BGH BauR 2011, 1324 – Kumulierte Vertragserfüllungs- und Gewährleistungssicherheit nach der Abnahme in Höhe von mehr als 5-6% als AGB unwirksam

BGH BauR 2011, 1324 – Kumulierte Vertragserfüllungs- und Gewährleistungssicherheit nach der Abnahme in Höhe von mehr als 5-6% als AGB unwirksam

Der Bundesgerichtshof entschied mit Urteil vom 05.05.2011, dass die in AGB des Auftraggebers enthaltenen Klauseln über eine kumulierte Sicherheit in Höhe von 10% der Auftrags- bzw. Abrechnungssumme für die Sicherung von Vertragserfüllungs- und Gewährleistungsansprüchen den Auftragnehmer unangemessen benachteiligt. Im entschiedenen Fall hatte der AN Sicherheit jeweils in Höhe von 5% der Auftragssumme für die Vertragserfüllungs- und Gewährleistungssicherheit zu leisten.

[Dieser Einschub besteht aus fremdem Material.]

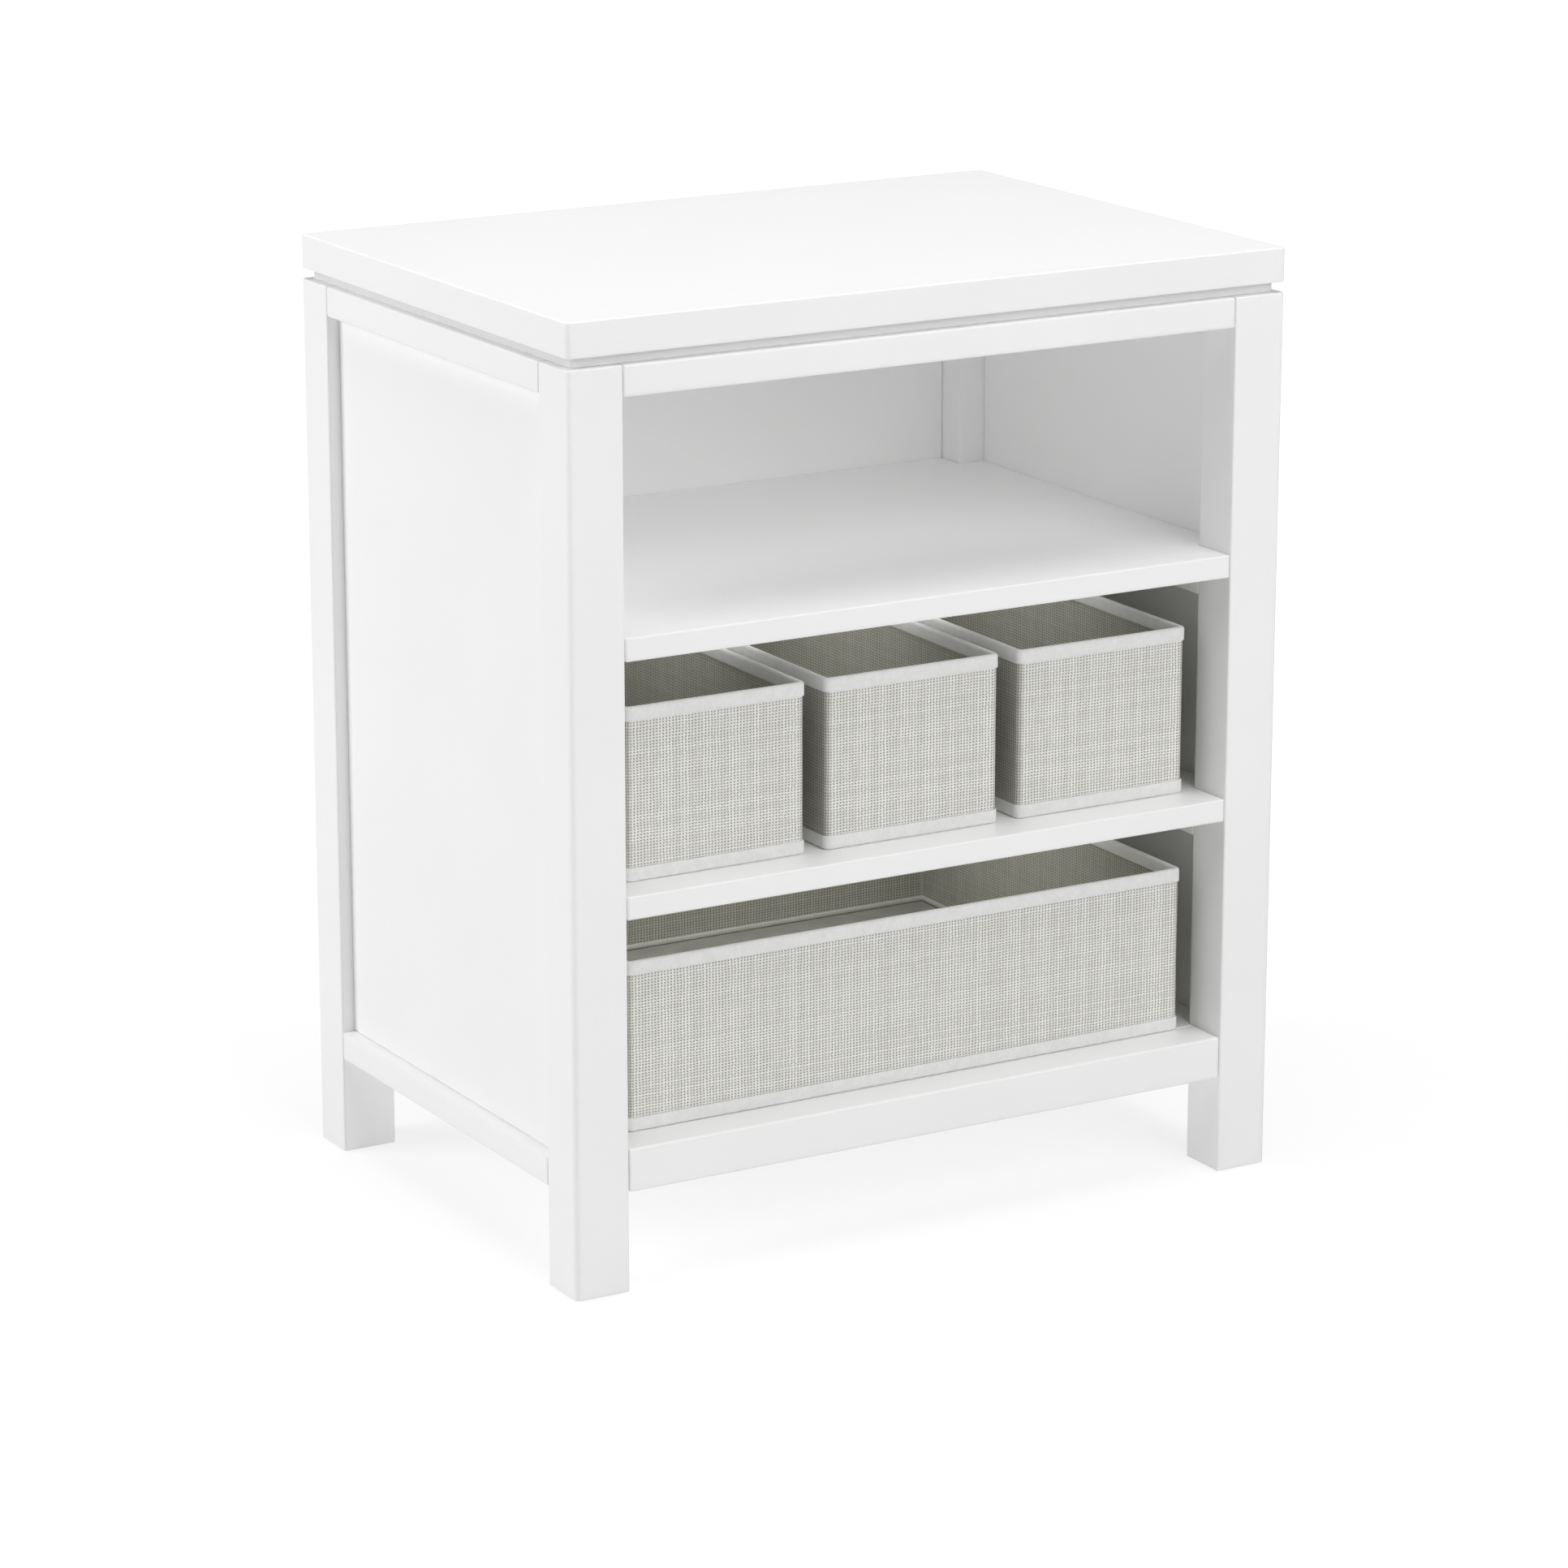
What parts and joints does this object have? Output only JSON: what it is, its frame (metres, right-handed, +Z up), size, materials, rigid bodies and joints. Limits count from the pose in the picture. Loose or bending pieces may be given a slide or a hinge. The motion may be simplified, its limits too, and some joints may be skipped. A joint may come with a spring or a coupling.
{
  "type": "changing table",
  "caption": "Changing table with a flat thick top on square posts, an open upper compartment and pull-out fabric bins on the shelves below.",
  "frame": {"origin": "on the floor under the middle of the table", "axes": "+Z up, -Y towards the open front, +X to the right when facing the front"},
  "size_m": [0.77, 0.54, 0.914],
  "materials": {
    "white_paint": "satin white paint over wood and fibreboard",
    "woven_fabric": "coarse basket weave, light grey beige",
    "felt_binding": "smooth felt-like binding, off white",
    "lining_fabric": "plain lining, olive grey",
    "beech": "bare beech",
    "zinc_steel": "zinc plated",
    "nylon": "moulded nylon"
  },
  "bodies": {
    "carcass": {"top_slab": "white_paint", "top_spacer": "white_paint", "post_front_left": "white_paint", "post_front_right": "white_paint", "post_rear_left": "white_paint", "post_rear_right": "white_paint", "rail_top_front": "white_paint", "rail_top_back": "white_paint", "rail_top_left": "white_paint", "rail_top_right": "white_paint", "rail_bottom_front": "white_paint", "rail_bottom_back": "white_paint", "rail_bottom_left": "white_paint", "rail_bottom_right": "white_paint", "side_panel_left": "white_paint", "side_panel_right": "white_paint", "back_panel": "white_paint", "shelf_upper": "white_paint", "shelf_middle": "white_paint", "shelf_bottom": "white_paint", "cleat_upper_left": "white_paint", "cleat_upper_right": "white_paint", "cleat_middle_left": "white_paint", "cleat_middle_right": "white_paint", "foot_glide_front_left": "nylon", "foot_glide_front_right": "nylon", "foot_glide_rear_left": "nylon", "foot_glide_rear_right": "nylon", "dowel_top_front_left": "beech", "dowel_top_front_right": "beech", "dowel_top_back_left": "beech", "dowel_top_back_right": "beech", "dowel_bottom_front_left": "beech", "dowel_bottom_front_right": "beech", "dowel_bottom_back_left": "beech", "dowel_bottom_back_right": "beech", "top_screw_front_left": "zinc_steel", "top_screw_front_right": "zinc_steel", "top_screw_rear_left": "zinc_steel", "top_screw_rear_right": "zinc_steel", "cleat_screw_upper_left": "zinc_steel", "cleat_screw_upper_right": "zinc_steel", "cleat_screw_middle_left": "zinc_steel", "cleat_screw_middle_right": "zinc_steel"},
    "bin_left": {"bin_left_shell": "woven_fabric", "bin_left_rim_binding": "felt_binding", "bin_left_foot_binding": "felt_binding", "bin_left_base_board": "lining_fabric"},
    "bin_middle": {"bin_middle_shell": "woven_fabric", "bin_middle_rim_binding": "felt_binding", "bin_middle_foot_binding": "felt_binding", "bin_middle_base_board": "lining_fabric"},
    "bin_right": {"bin_right_shell": "woven_fabric", "bin_right_rim_binding": "felt_binding", "bin_right_foot_binding": "felt_binding", "bin_right_base_board": "lining_fabric"},
    "bin_wide": {"bin_wide_shell": "woven_fabric", "bin_wide_rim_binding": "felt_binding", "bin_wide_foot_binding": "felt_binding", "bin_wide_base_board": "lining_fabric"}
  },
  "joints": [
    {"name": "bin_left_pull", "type": "slide", "parent": "carcass", "child": "bin_left", "axis": [0, -1, 0], "range_m": [0, 0.53]},
    {"name": "bin_middle_pull", "type": "slide", "parent": "carcass", "child": "bin_middle", "axis": [0, -1, 0], "range_m": [0, 0.53]},
    {"name": "bin_right_pull", "type": "slide", "parent": "carcass", "child": "bin_right", "axis": [0, -1, 0], "range_m": [0, 0.53]},
    {"name": "bin_wide_pull", "type": "slide", "parent": "carcass", "child": "bin_wide", "axis": [0, -1, 0], "range_m": [0, 0.53]}
  ]
}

Der AG war berechtigt, die Vertragserfüllungssicherheit über die Abnahme hinaus bis zur Erfüllung aller bis dahin erhobenen Ansprüche einzubehalten Der BGH meint, dass eine Sicherheit von insgesamt 10% nach Abnahme der Bauleistung auch unter Berücksichtigung der Interessen des Auftraggebers das angemessene Maß überschreitet. Das Gericht argumentiert, dass das Sicherungsinteresse des AG nach der Abnahme deutlich geringer ist als in der Phase der Vertragserfüllung. Der AN hat seinen Vertrag zu diesem Zeitpunkt bereits erfüllt. Das Werk wurde vom AG als im Wesentlichen vertragsgerecht entgegen genommen. Zudem können dem AG neben der Gewährleistungssicherheit zusätzliche Leistungsverweigerungs-rechte am Werklohn zustehen, sodass die Belastung des AN nicht über die üblichen Einbehalte von 5% (im Ausnahmefall 6% bei kombinierter Vertragserfüllungs- und Gewährleistungssicherheit) hinausgehen darf.

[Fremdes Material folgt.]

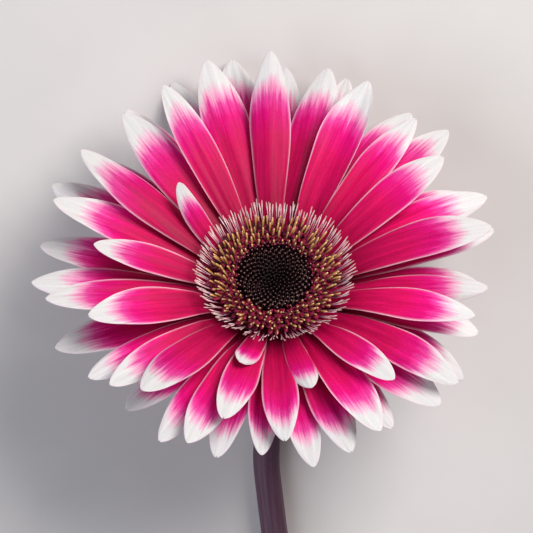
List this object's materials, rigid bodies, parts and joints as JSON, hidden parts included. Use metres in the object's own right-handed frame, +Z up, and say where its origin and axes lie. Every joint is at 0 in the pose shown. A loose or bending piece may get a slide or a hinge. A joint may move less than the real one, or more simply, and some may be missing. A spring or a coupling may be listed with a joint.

Der BGH bestätigte in seinem Urteil vom 05.05.2011 auch seine bisherige Rechtsprechung, wonach im Falle zweier Vertragsklauseln, die für sich genommen wirksam sind, jedoch den Vertragspartner in ihrer Gesamtwirkung unangemessen benachteiligen, beide Klauseln unwirksam sind. Dies gilt im Übrigen auch, wenn eine der Klauseln für sich genommen bereits unwirksam wäre. Der Verwender zweier Klauseln, von denen nur eine Bestand haben könnte, soll sich nicht auf die Unwirksamkeit einer Regelung berufen können, um die verbliebene zu erhalten.

Dieser Entscheidung schloss sich das LG Wiesbaden in einem aktuellen Urteil vom 25.01.2012 (NJW-RR 2012, 917) an. Zuvor hatte bereits das LG Wuppertal am 18.10.2007 (ZfIR 2008, 251) sowie das OLG Dresden am 15.07.2008 (BauR 2008, 1670) entschieden, dass eine unangemessene Benachteiligung des Auftragnehmers vorliege, wenn nach Abnahme sowohl die Vertragserfüllungssicherheit als auch die Gewährleistungssicherheit (dort insgesamt 15%) vom AN gestellt werden müssen. Das OLG Dresden argumentierte ebenfalls, dass mit der Abnahme die Bauleistung vom Auftraggeber als im Wesentlichen vertragsgerecht akzeptiert wurde und dessen Sicherungsbedürfnis fortan deutlich geringer anzusetzen sei als vor der Abnahme. Die Ansprüche des Auftraggebers konzentrieren sich nunmehr auf das von ihm akzeptierte Bauwerk. Das vor Abnahme abzusichernde wesentliche Risiko der Insolvenz des Auftragnehmers vor Fertigstellung der Bauleistung ist ungleich höher als das Risiko, am fertig gestellten Bauvorhaben Mängel ggf. mit eigenen Mitteln im Falle des Leistungsausfalls des Auftragnehmers selbst nachbessern zu müssen.

Für Auftraggeber bedeutet diese Rechtsprechung, das AGB-vertragliche Sicherheitenregime sorgfältig auszubalancieren. Nach der Abnahme darf der Einbehalt von der Schlussrechnungssumme im Regelfall 5% nicht übersteigen. Eine vom AN übergebene Vertragserfüllungssicherheit muss daher regelmäßig mit der Abnahme zurückgegeben werden, um keine Übersicherung des AG und damit die Unwirksamkeit sämtlicher vertraglicher Sicherheitenvereinbarungen zu riskieren.